Adoption of the Gregorian calendar

The adoption of the Gregorian Calendar has taken place in the history of most cultures and societies around the world, marking a change from one of various traditional (or "old style") dating systems to the contemporary (or "new style") system – the Gregorian Calendar – which is widely used around the world today. Some polities adopted the new calendar in 1582, others not before the early twentieth century, and others at various dates between. A few have yet to do so, but except for these, the Gregorian Calendar is now the universal civil calendar, yet old style calendars remain in use in religious or traditional contexts. During – and for some time after – the transition between systems, it has been common to use the terms "Old Style" and "New Style" in dating to indicate which calendar was used to reckon them.

Pope Gregory XIII instituted the Gregorian Calendar in 1582 by the Papal bull Inter gravissimas to correct an error in the Julian Calendar that was causing an erroneous calculation of the date of Easter. The Julian Calendar had been based on a year of 365.25 days, but this was slightly too long; in reality it is circa 365.2422 days, and so over centuries the Calendar had drifted increasingly out of alignment with the orbit of Earth. According to Gregory's scientific advisors, the Calendar had acquired 10 excess leap days since the First Council of Nicaea, which established the rule for dating Easter in AD 325. Consequently, he ruled, the numbering, i. e. dating, of days must jump by 10 to restore the status quo ante; thus, for example, when the Catholic polities of Europe adopted the Gregorian Calendar, the day after Thursday, 4 October 1582 was dated as Friday, 15 October 1582. Polities that did not change calendars until the 18th century had by then observed 1700 as an additional leap year, necessitating the omission of 11 dates from the reckoning. Some polities did not change until the 19th or 20th centuries, necessitating the omission of 12 or 13 dates.
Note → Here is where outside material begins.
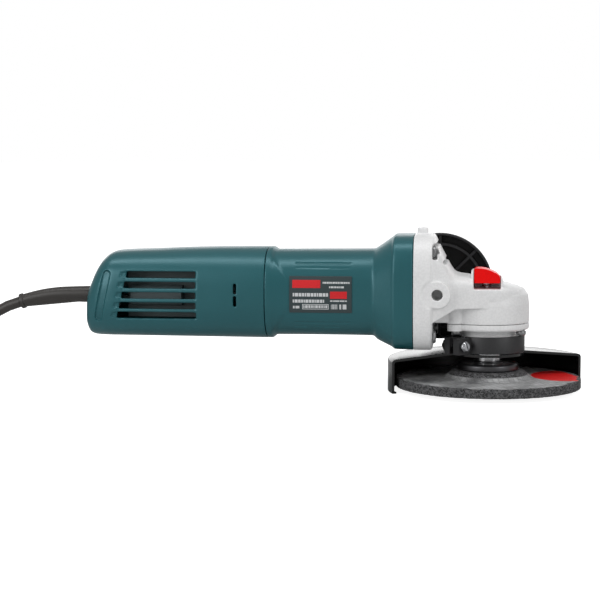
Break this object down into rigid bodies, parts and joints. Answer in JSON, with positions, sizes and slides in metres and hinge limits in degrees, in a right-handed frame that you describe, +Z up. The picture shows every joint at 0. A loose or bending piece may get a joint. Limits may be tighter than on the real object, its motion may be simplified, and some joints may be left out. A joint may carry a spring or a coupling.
{
  "type": "angle grinder",
  "caption": "Corded hand-held angle grinder with a teal motor body, light grey gear head, black guard, side handle and a grinding disc.",
  "frame": {"origin": "centre of the spindle's lower end face", "axes": "+X along the motor axis towards the gear head, +Y towards the side handle, +Z up along the spindle"},
  "size_m": [0.5334, 0.212, 0.1017],
  "materials": {
    "teal_plastic": "fine-grained teal moulding, satin",
    "grey_paint": "light grey satin paint on cast metal",
    "black_steel": "black painted steel, satin",
    "bright_steel": "bright zinc-plated or ground steel",
    "black_plastic": "black moulding, fine texture",
    "red_plastic": "red moulding, semi-gloss",
    "cord_rubber": "brown-black rubber, matte",
    "abrasive": "bonded abrasive grain, rough",
    "label_plate": "dark grey printed plate",
    "laminated_steel": "stacked electrical steel",
    "copper_wire": "enamelled copper winding",
    "brass": "drawn brass",
    "carbon": "pressed carbon block, matte"
  },
  "bodies": {
    "tool": {"rear_cover": "teal_plastic", "rear_cover_screw": "bright_steel", "motor_housing": "teal_plastic", "rating_plate": "label_plate", "switch_module": "black_plastic", "cord_clamp": "black_plastic", "stator_core": "laminated_steel", "field_coil_top": "copper_wire", "field_coil_bottom": "copper_wire", "air_baffle": "black_plastic", "armature_bearing_rear": "bright_steel", "armature_bearing_front": "bright_steel", "gear_head": "grey_paint", "bearing_flange": "grey_paint", "lock_spring": "bright_steel", "spindle_bearing_upper": "bright_steel", "spindle_bearing_lower": "bright_steel", "side_handle": "black_plastic", "side_handle_stud": "bright_steel", "cord_coil": "cord_rubber", "cord_tie": "black_plastic", "plug_body": "cord_rubber", "plug_pin_left": "bright_steel", "plug_pin_right": "bright_steel", "cord_sleeve": "cord_rubber", "power_cord": "cord_rubber", "power_cord_tail": "cord_rubber", "brush_spring_far": "bright_steel", "brush_holder_far": "brass", "carbon_brush_far": "carbon", "brush_spring_near": "bright_steel", "brush_holder_near": "brass", "carbon_brush_near": "carbon", "gear_head_screw_1": "bright_steel", "bearing_flange_screw_1": "bright_steel", "gear_head_screw_2": "bright_steel", "bearing_flange_screw_2": "bright_steel", "gear_head_screw_3": "bright_steel", "bearing_flange_screw_3": "bright_steel", "gear_head_screw_4": "bright_steel", "bearing_flange_screw_4": "bright_steel"},
    "armature": {"armature_core": "laminated_steel", "armature_windings": "copper_wire", "armature_shaft": "bright_steel", "commutator": "copper_wire", "cooling_fan": "black_plastic", "bevel_pinion": "bright_steel"},
    "spindle_assembly": {"spindle": "bright_steel", "crown_gear": "bright_steel", "inner_flange": "black_steel", "grinding_disc": "abrasive", "clamping_nut": "black_steel"},
    "lock": {"lock_button": "red_plastic", "lock_pin": "bright_steel"},
    "switch": {"switch_slider": "black_plastic", "switch_rod": "black_plastic"},
    "guard_assembly": {"guard": "black_steel", "clamp_collar": "black_steel", "clamp_screw": "bright_steel", "clamp_nut": "black_steel"}
  },
  "joints": [
    {"name": "spindle_spin", "type": "hinge", "parent": "tool", "child": "spindle_assembly", "pos_m": [0, 0, 0.03], "axis": [0, 0, 1], "continuous": true},
    {"name": "armature_spin", "type": "hinge", "parent": "tool", "child": "armature", "pos_m": [-0.1, 0, 0.059], "axis": [1, 0, 0], "continuous": true},
    {"name": "lock_button_press", "type": "slide", "parent": "tool", "child": "lock", "axis": [0, 0, -1], "range_m": [0, 0.0034], "stiffness_N_per_m": 600, "springref_m": -0.001},
    {"name": "switch_slide", "type": "slide", "parent": "tool", "child": "switch", "axis": [1, 0, 0], "range_m": [0, 0.006]},
    {"name": "guard_turn", "type": "hinge", "parent": "tool", "child": "guard_assembly", "pos_m": [0, 0, 0.02], "axis": [0, 0, 1], "range_deg": [-60, 120]}
  ],
  "couplings": [
    {"joint": "armature_spin", "follows": "spindle_spin", "ratio": -2.75}
  ]
}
Although Gregory's reform was instituted in the most solemn of forms available to the Church, the bull had no authority beyond ecclesial institutions and the Papal States. The changes he proposed were to the civil calendar, which was not directly subject to Papal authority. For these changes to be legally effectuated, the civil authority of each polity was needed. The bull became canon law of the Catholic Church in 1582, but Protestant churches, Eastern Orthodox Churches, and a few others did not effectuate it, and therefore the dates on which different Christian denominations celebrated Easter and other holidays diverged.